Finishing RNRSD - Current PR 4:00:32


I remember one night in particular years ago that really made me think about marathons and achievement. I was out on New Years Eve having a conversation about various things, and the topic finally settled on my marathon running. The person I was with looked me square in the eyes and said to me "Monika, I think you keep running marathons just to prove to everyone that you're better than them." My heart stopped and my eyes almost popped out of my head. I searched that person's face to see if they were A - joking, or B - trying to me mean. Neither was the case. They sat there looking at me expectantly, as if waiting for me to agree with them. As I realized that this wasn't a joke, I suddenly had a horrible feeling. This person didn't get me at all. They didn't understand the core of what I'm about. Sadly, this person was my husband at the time. After being together for six years, he had no idea who I really was.

I brushed off the topic and we continued on with our night, but that moment has haunted me for years. I don't run marathons to prove that I'm better than people. In fact, its almost the exact opposite. I run marathons to prove to myself that I'm good enough. I want to know that I can try to do something difficult and achieve it.

Growing up I was pushed a LOT. Thanks to Amy Chua's book Battle Hymn of the Tiger Mother, the idea of a tiger mom is fairly well known now. I grew up under a tiger mom who pushed me constantly to exceed. She had my best interests in mind, but I think it might have been in a short-sited way. My mom was obsessed with pushing me to do things younger and younger. I started school with first grade when I was 5 (because according to my mom Kindergarten was a silly American way of calling finger-painting "school)", I skipped fifth grade and started middle school when I was 9, I ended up starting high school at the ripe age of 12, and I was off to college hundreds of miles from home a few months after turning 16. Along the way I was pressured and pushed to always do my best, and to then do better than that. 


Dressed Up Like a Go Getter
(In the center, flanked by my cousins)


I'm reading Bart Yasso's book right now and in it he tells the story of how he qualified for the Boston Marathon and finished the race in 2:40. He called his father to share his accomplishment, and his father asked why he hadn't won, and told him he needed to train harder. Hmm, I think I know how he must have felt.

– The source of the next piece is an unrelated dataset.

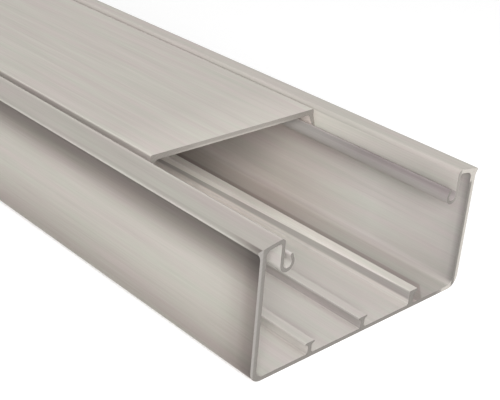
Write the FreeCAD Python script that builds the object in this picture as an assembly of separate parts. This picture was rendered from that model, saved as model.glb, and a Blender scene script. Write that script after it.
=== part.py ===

After being pushed so much growing up, once I was released to go off to college, I continued to push myself in the same manner. I pursued my dream of majoring in Engineering, and put every ounce of energy I had into studying and completing my Mechanical Engineering degree. Undergrad was horrendously hard for me. Maybe just because the major was hard, or maybe because I started when I was only 16, but I struggled throughout my 4 1/2 years at UCSB. When I finally graduated (at 20!) I thought my mom would be impressed. Taking note from Bart's fathers mentality, she told me how she was disappointed because she had always dreamed of having a "real child prodigy" who could finish college by 16. Sigh.


Proudest Moment of My Life


Once I entered the real world my mom stepped back from my life, and it was now up to me to push myself. I was so used to trying so hard to be the best at everything or to constantly cross a certain line or achievement that I worked like crazy at my job the first few years. After a few years when I got comfortable with things though, I didn't feel like I was being challenged enough. So I decided that I should go back to school. While I was in  grad school I was working at a start-up and balancing working 80 hours a week with going to school at night. I was run ragged and exhausted all of the time, but being pushed to the limit is what felt natural to me. Upon graduation I felt a bit lost. My company filed Chapter 11 about a month later and suddenly I was both out of a job AND out of school. Luckily I found a job soon after, but with normal 40 hour work weeks I didn't feel like I was doing enough to maximize my time and test my limits. Two months after starting this job is when I started training for my first half marathon. And the obsession to test my body and improve my race times hasn't let up since. 


The Next Era of My Career - Marketing

(I'm in the center holding a bag)


I've gotten to the point in the past few years where I've just about plateaued in my marathon training. Although I want to run faster I don't have it in me to commit to train that much harder.  I'm like a person who wants to lose weight but doesn't want to change their eating habits. I only run about 30 miles a week. My friends who have qualified for Boston are running close to 60 miles a week. Two workouts in a day? No thank you. Last year after a terrible burnout marathon I decided to try to test myself in a different way. I signed up for my first triathlon! I had terrible fears to overcome before the race. I hated swimming, I am a major germ freak and didn't like the open water, I was terrified of falling off my bike,  and I was worried about doing something new and doing something poorly. My first race turned out great though and I signed up for a few more triathlons after that. I've had a number of mediocre triathlons since that first one (exactly a year ago this weekend!) and now I've decided that my next year's goals will be to improve my speed on the shorter distances, and then work my way up to a longer distance triathlon (namely a 70.3 Half Ironman). 



 My First Triathlon


After that, who knows what will be next? I doubt I will ever want to do a Full Ironman (the hours you need to train are ridiculous!), so I wonder what I will need to do to feel accomplished once I meet these other two triathlon goals. Maybe I'll move onto some other life focus after that either personally or professionally. I wonder what that will be, and I can't wait to try to be the best at it. ;o)




3 comments:

Anonymous said...

You absolutely amaze everyone around you by the things you accomplish on a daily basis. I'm convinced there is a slave twin in your closet to help you. It's not humanly possible to do the things that you do and so well at that, but there you go showing everyone else that you are better than them. JUST KIDDING! Mokie, you are an incredible person and friend and I feel completely blessed to have you in my life.

~ Jury said...

Love this post! You should be proud of all your accomplishments! the passion you have for running shows :)

Sugar Magnolia said...

What an honest post! I feel like I really understand you, after reading that. You have accomplished so much and continue to inspire. By the way, that picture of you at Fearless gave me PTSD just looking at it!